BRIEF: Each line containing the word "caption" should be found and copied.

________________________

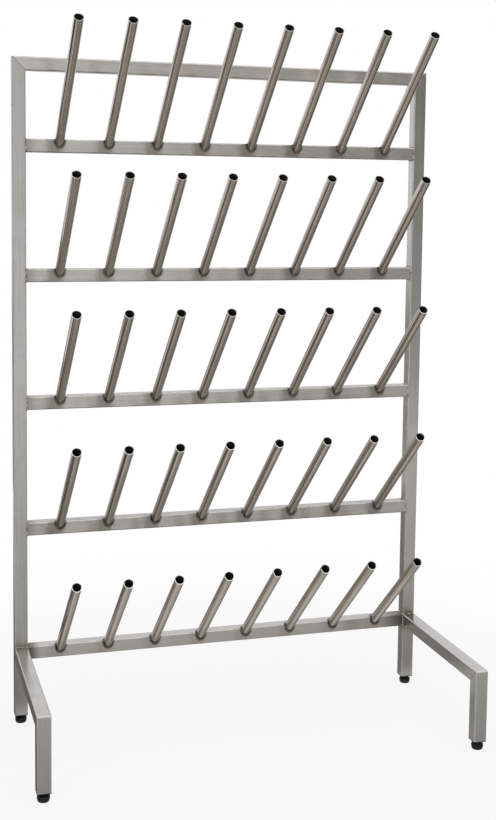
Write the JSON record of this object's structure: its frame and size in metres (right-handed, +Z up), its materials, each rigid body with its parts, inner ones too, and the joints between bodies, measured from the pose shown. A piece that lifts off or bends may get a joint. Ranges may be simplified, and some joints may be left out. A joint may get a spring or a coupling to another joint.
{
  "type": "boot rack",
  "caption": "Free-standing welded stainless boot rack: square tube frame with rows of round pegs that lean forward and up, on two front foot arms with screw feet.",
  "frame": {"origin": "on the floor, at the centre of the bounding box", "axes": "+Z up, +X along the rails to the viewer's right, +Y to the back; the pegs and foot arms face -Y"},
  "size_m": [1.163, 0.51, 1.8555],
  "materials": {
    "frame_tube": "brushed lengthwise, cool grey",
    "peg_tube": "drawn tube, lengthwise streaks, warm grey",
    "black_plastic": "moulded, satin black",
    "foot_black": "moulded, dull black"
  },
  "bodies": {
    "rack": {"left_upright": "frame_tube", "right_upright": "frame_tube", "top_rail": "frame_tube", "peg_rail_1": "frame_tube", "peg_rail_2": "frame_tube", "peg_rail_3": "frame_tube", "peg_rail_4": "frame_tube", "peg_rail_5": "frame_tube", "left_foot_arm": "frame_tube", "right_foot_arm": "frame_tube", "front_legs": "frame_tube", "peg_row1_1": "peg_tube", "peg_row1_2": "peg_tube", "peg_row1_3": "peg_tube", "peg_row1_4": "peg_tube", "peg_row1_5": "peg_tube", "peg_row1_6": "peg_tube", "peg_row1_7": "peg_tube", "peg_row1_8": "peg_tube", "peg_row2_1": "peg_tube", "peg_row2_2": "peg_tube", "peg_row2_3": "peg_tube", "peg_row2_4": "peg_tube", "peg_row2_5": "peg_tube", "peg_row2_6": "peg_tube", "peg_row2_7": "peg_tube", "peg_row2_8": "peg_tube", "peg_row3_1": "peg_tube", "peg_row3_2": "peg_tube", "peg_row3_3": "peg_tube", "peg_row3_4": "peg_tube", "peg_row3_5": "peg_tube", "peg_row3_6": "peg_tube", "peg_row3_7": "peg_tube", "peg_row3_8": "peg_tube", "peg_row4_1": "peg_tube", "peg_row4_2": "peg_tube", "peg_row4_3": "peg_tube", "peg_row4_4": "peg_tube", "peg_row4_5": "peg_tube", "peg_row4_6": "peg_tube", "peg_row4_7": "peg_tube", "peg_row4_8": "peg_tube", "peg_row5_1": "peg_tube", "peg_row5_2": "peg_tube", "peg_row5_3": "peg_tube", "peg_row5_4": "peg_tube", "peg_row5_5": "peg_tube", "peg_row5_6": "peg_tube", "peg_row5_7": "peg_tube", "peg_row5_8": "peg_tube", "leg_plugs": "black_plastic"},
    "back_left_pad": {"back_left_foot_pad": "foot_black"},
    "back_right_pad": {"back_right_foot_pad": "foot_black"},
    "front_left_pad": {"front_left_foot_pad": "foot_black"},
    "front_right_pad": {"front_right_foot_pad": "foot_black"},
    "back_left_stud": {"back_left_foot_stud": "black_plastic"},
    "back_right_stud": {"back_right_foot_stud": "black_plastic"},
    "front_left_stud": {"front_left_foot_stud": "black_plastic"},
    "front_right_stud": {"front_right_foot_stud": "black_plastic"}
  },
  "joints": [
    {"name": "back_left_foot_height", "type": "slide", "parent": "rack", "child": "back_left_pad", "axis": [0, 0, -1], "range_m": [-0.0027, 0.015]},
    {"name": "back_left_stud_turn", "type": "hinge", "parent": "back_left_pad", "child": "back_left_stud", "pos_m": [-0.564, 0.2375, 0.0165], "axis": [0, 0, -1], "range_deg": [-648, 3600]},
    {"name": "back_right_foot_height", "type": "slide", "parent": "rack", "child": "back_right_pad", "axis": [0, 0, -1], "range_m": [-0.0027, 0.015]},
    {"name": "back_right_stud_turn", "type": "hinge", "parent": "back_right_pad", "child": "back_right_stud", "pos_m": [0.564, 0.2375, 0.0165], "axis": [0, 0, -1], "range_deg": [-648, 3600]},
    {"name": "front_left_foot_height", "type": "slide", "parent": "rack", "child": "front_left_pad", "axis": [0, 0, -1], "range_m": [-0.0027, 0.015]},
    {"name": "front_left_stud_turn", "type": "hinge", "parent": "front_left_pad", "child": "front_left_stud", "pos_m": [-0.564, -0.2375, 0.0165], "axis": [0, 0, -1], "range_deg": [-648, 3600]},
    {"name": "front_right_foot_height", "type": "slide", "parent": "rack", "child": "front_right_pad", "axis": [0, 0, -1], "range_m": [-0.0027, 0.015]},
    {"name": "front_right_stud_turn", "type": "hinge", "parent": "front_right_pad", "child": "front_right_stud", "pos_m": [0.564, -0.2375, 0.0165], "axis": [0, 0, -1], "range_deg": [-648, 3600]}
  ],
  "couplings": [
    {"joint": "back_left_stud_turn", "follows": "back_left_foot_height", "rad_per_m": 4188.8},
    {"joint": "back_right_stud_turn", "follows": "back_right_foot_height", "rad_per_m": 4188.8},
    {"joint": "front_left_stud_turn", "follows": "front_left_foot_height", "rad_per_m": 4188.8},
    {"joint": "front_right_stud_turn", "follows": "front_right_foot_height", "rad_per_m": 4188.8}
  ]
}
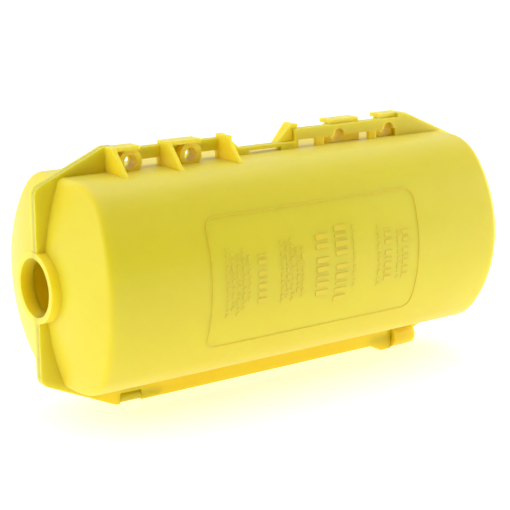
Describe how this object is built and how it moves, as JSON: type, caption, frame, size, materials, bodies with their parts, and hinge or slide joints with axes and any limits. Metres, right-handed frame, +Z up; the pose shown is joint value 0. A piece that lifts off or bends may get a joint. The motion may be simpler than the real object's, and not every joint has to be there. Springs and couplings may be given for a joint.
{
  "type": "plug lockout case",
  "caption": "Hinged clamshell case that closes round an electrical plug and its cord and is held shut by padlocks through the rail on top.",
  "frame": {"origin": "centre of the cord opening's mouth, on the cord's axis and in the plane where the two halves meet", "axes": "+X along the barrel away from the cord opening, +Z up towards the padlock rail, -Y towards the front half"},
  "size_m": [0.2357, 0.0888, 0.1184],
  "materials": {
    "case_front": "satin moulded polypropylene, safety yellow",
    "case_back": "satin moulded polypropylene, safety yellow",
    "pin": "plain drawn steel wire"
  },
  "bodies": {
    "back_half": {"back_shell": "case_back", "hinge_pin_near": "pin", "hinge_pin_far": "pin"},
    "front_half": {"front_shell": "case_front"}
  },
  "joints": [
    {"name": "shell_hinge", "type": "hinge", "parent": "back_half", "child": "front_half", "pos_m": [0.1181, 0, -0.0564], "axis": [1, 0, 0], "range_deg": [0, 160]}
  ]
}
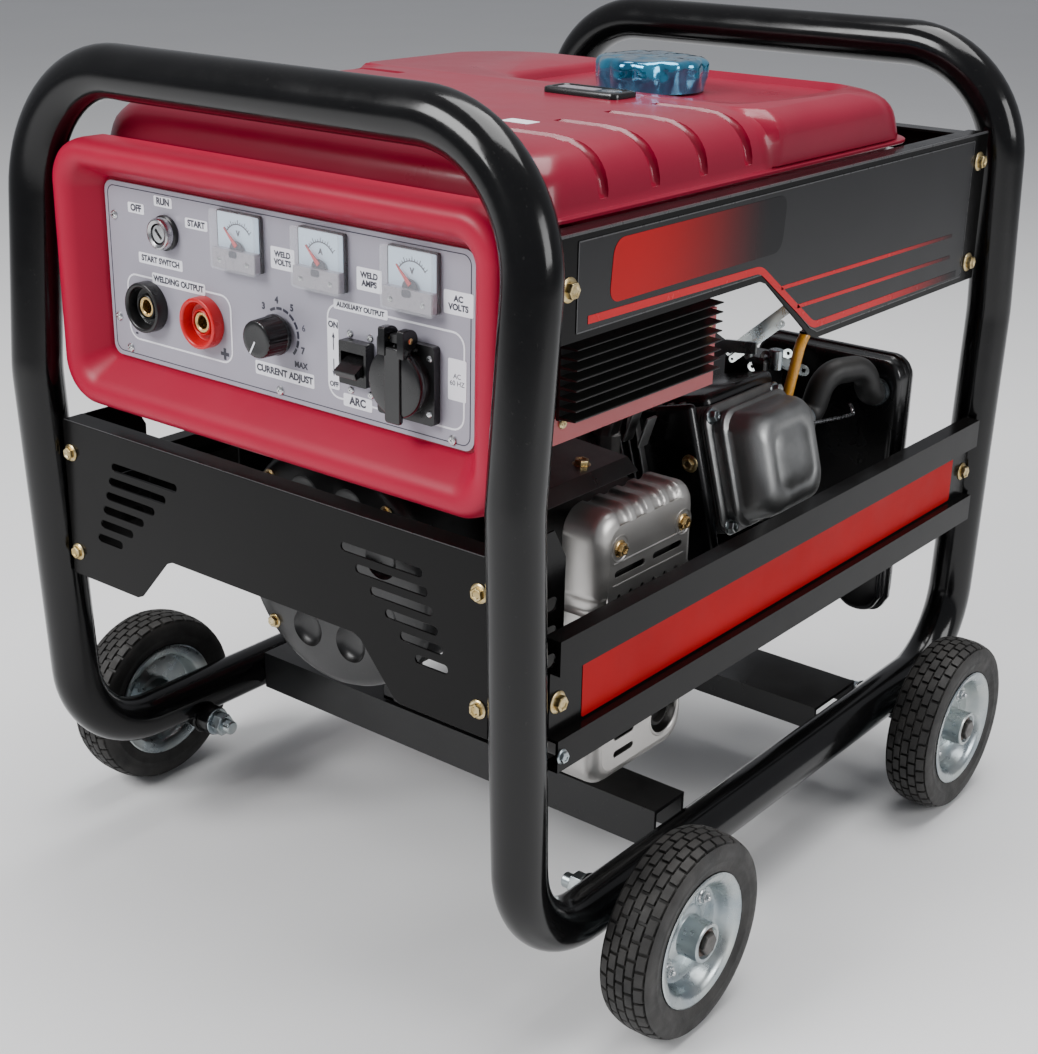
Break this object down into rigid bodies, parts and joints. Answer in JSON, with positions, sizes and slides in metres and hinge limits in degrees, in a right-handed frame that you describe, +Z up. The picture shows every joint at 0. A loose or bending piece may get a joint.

________________________

WRITTEN SOLUTION:
  "caption": "Free-standing welded stainless boot rack: square tube frame with rows of round pegs that lean forward and up, on two front foot arms with screw feet.",
Describe how this object is built and how it moves, as JSON: type, caption, frame, size, materials, bodies with their parts, and hinge or slide joints with axes and any limits. Metres, right-handed frame, +Z up; the pose shown is joint value 0. A piece that lifts off or bends may get a joint. The motion may be simpler than the real object's, and not every joint has to be there. Springs and couplings may be given for a joint.
  "caption": "Hinged clamshell case that closes round an electrical plug and its cord and is held shut by padlocks through the rail on top.",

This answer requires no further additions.